It is a moment that will forever be etched on the minds of Manchester United FC supporters. David Beckham's corner is flicked on by Teddy Sheringham; one metre from goal Ole Gunnar Solskjær stabs out his right leg and deflects the ball into the roof of the net.
United had been trailing FC Bayern München 1-0 as the 1999 UEFA Champions League final entered stoppage time. Goals from substitutes Sheringam and Solskjær then turned the match on its head. "The team played so well, we had to score some goals because of the pressure we had the whole game," Solskjær said as United celebrated their first European Champion Clubs' Cup triumph since 1968. "Someone had to do it." It was a typically self-deprecating comment from the Norwegian, whose popularity with the Old Trafford faithful was the result of more than just one goal.
His professionalism, drive and commitment as well as his fierce determination to overcome a debilitating injury won him admirers well beyond United. But as the tributes flowed in following the 34-year-old's retirement on Tuesday, there was one reason in particular he caught manager Sir Alex Ferguson's eye. "Ole is one of the best finishers I have known," Sir Alex said. "We have had a few good natural finishers at the club but he is exceptional."
That close-range goal against Bayern, delivered nine minutes after replacing Andrew Cole, seemed to encapsulate the qualities of a player whose €2.3m transfer from Molde FK in 1996 must represent one of the best deals in Sir Alex's two decades at Old Trafford. Solskjær would go on to score 126 goals in 366 appearances for the club, often after coming on as a substitute. Dubbed the 'Baby-faced assassin' for his deadly finishing and youthful looks, the supersub tag stuck for good when he came off the bench to score four times in United's 8-1 rout of Nottingham Forest FC at the City Ground in February 1999.
Solskjær would have scored many more for United had injury not disrupted his career. His strike in the 5-0 defeat of Panathinaikos FC on 16 September 2003 proved to be his last for almost three years as a knee injury threatened to bring a premature end to his career. After that match Solskjær entered hospital for surgery and embarked on the toughest period of his professional life. After the first operation to repair the articular cartilage in his right knee, Solskjaer returned to action the following February. The knee was still not right, however, and Solskjær duly underwent two further operations in August 2004 and July 2005.
Even after returning during the 2005/06 season, however, he faced further setbacks, suffering hamstring and thigh strains as well as a fractured cheekbone. Yet Solskjær's positive mindset served him well throughout his long journey back to fitness. And he eventually made it back. Sir Alex described him as the "substitute from hell" in his autobiography but when Solskjær swept the ball into the Celtic FC net on 13 September last year, it must have felt like a small slice of heaven for the Norwegian who had waited two years and 362 days to celebrate a goal at Old Trafford. "If he's on the park for 45 minutes he will get you a goal," Sir Alex said after Solskjær's winner against Celtic. "It was a pure goalscorer's goal. He did what he was best at - using his brain in the penalty area. He knows where the ball's going to land before anyone else. It's a fantastic quality."

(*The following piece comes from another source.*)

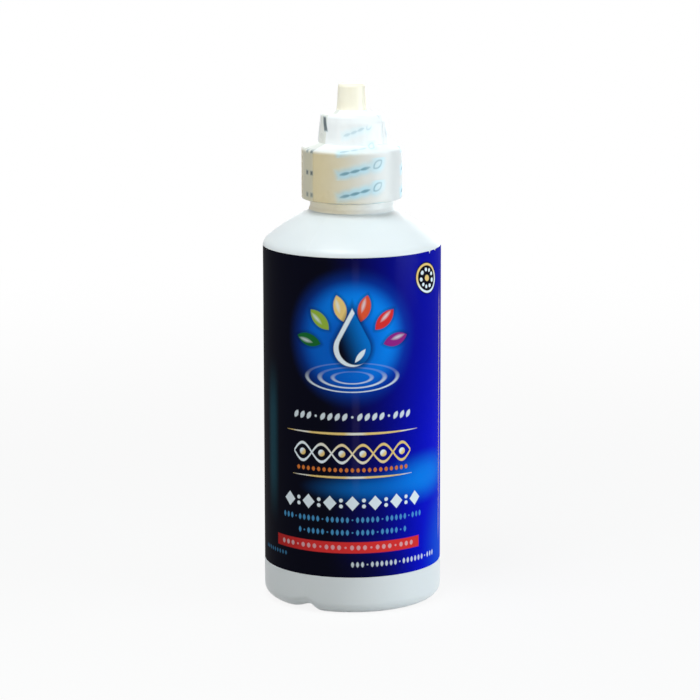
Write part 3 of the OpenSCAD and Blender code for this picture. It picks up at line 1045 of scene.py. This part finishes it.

Egil Olsen, who coached him at his international peak for Norway, concurred. "He isn't especially quick, strong or good in the air. What set him aside from others was his finishing. He almost always scored when he got a clear chance and he was always where the ball fell in the area." Solskjær played 67 games for Norway, scoring 23 goals and representing his country at the 1998 FIFA World Cup and UEFA EURO 2000™, achievements that rank alongside the six Premier League titles, two FA Cups and UEFA Champions League medal he won with United. His swansong appearance was as a substitute in last season's FA Cup final, which United lost 1-0 to Chelsea FC. Solskjær, though, who will remain with United in an ambassadorial role, has no regrets.
"I would like to thank the manager, the coaching and medical staff and most of all the supporters, who have supported me through my career,” he said. “They have been fantastic and were a real inspiration to me when I was out injured. The support the fans and the staff showed me during that time was the main motivation for me making my comeback. I feel proud to have represented Manchester United for eleven years and have some very special memories." There is a banner that hangs at the Stretford End at Old Trafford that reads '20LEGEND'. United will never forget.